▸ Exercise details
The listing beneath should be written out in full, exactly as shown.

▸ Source data

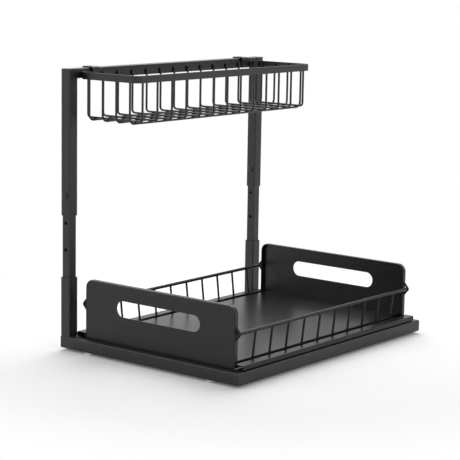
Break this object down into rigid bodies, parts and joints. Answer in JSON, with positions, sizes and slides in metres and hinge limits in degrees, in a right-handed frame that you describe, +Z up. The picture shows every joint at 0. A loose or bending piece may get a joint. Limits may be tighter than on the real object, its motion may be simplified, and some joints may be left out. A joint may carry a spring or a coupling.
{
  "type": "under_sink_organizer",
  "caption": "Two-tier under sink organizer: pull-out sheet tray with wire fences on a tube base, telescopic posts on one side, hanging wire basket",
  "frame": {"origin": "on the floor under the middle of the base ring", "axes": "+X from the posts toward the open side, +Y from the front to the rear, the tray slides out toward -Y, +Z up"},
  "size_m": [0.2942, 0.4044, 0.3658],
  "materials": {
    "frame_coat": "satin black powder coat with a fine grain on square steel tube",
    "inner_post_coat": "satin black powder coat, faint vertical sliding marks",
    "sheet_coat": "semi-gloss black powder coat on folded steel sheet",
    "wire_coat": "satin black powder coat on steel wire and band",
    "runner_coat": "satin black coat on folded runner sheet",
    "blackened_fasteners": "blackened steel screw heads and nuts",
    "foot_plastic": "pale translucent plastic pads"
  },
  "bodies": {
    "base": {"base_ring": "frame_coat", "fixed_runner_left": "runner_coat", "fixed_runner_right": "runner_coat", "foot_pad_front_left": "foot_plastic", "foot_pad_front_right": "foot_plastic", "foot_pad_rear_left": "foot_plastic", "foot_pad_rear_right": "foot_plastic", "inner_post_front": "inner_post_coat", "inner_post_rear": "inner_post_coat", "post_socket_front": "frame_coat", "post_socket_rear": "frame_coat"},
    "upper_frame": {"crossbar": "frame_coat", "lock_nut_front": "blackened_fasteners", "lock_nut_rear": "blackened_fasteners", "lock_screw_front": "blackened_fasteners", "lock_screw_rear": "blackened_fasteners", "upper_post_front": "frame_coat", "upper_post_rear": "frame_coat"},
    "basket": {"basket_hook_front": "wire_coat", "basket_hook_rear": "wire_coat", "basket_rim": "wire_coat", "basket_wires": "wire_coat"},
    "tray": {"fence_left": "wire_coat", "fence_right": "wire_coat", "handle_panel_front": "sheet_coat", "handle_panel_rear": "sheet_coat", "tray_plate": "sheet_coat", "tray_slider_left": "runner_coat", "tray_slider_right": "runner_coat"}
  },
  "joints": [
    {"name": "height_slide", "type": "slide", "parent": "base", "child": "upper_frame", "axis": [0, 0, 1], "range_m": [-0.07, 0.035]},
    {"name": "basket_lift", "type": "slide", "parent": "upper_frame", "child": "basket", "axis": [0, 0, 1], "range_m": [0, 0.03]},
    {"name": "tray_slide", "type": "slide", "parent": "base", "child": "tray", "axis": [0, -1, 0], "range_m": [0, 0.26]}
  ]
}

▸ Exercise answer
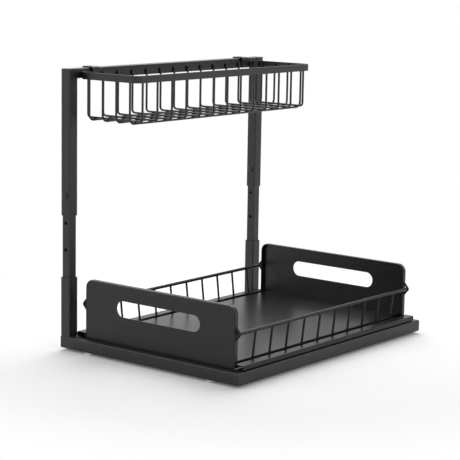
Break this object down into rigid bodies, parts and joints. Answer in JSON, with positions, sizes and slides in metres and hinge limits in degrees, in a right-handed frame that you describe, +Z up. The picture shows every joint at 0. A loose or bending piece may get a joint. Limits may be tighter than on the real object, its motion may be simplified, and some joints may be left out. A joint may carry a spring or a coupling.
{
  "type": "under_sink_organizer",
  "caption": "Two-tier under sink organizer: pull-out sheet tray with wire fences on a tube base, telescopic posts on one side, hanging wire basket",
  "frame": {"origin": "on the floor under the middle of the base ring", "axes": "+X from the posts toward the open side, +Y from the front to the rear, the tray slides out toward -Y, +Z up"},
  "size_m": [0.2942, 0.4044, 0.3658],
  "materials": {
    "frame_coat": "satin black powder coat with a fine grain on square steel tube",
    "inner_post_coat": "satin black powder coat, faint vertical sliding marks",
    "sheet_coat": "semi-gloss black powder coat on folded steel sheet",
    "wire_coat": "satin black powder coat on steel wire and band",
    "runner_coat": "satin black coat on folded runner sheet",
    "blackened_fasteners": "blackened steel screw heads and nuts",
    "foot_plastic": "pale translucent plastic pads"
  },
  "bodies": {
    "base": {"base_ring": "frame_coat", "fixed_runner_left": "runner_coat", "fixed_runner_right": "runner_coat", "foot_pad_front_left": "foot_plastic", "foot_pad_front_right": "foot_plastic", "foot_pad_rear_left": "foot_plastic", "foot_pad_rear_right": "foot_plastic", "inner_post_front": "inner_post_coat", "inner_post_rear": "inner_post_coat", "post_socket_front": "frame_coat", "post_socket_rear": "frame_coat"},
    "upper_frame": {"crossbar": "frame_coat", "lock_nut_front": "blackened_fasteners", "lock_nut_rear": "blackened_fasteners", "lock_screw_front": "blackened_fasteners", "lock_screw_rear": "blackened_fasteners", "upper_post_front": "frame_coat", "upper_post_rear": "frame_coat"},
    "basket": {"basket_hook_front": "wire_coat", "basket_hook_rear": "wire_coat", "basket_rim": "wire_coat", "basket_wires": "wire_coat"},
    "tray": {"fence_left": "wire_coat", "fence_right": "wire_coat", "handle_panel_front": "sheet_coat", "handle_panel_rear": "sheet_coat", "tray_plate": "sheet_coat", "tray_slider_left": "runner_coat", "tray_slider_right": "runner_coat"}
  },
  "joints": [
    {"name": "height_slide", "type": "slide", "parent": "base", "child": "upper_frame", "axis": [0, 0, 1], "range_m": [-0.07, 0.035]},
    {"name": "basket_lift", "type": "slide", "parent": "upper_frame", "child": "basket", "axis": [0, 0, 1], "range_m": [0, 0.03]},
    {"name": "tray_slide", "type": "slide", "parent": "base", "child": "tray", "axis": [0, -1, 0], "range_m": [0, 0.26]}
  ]
}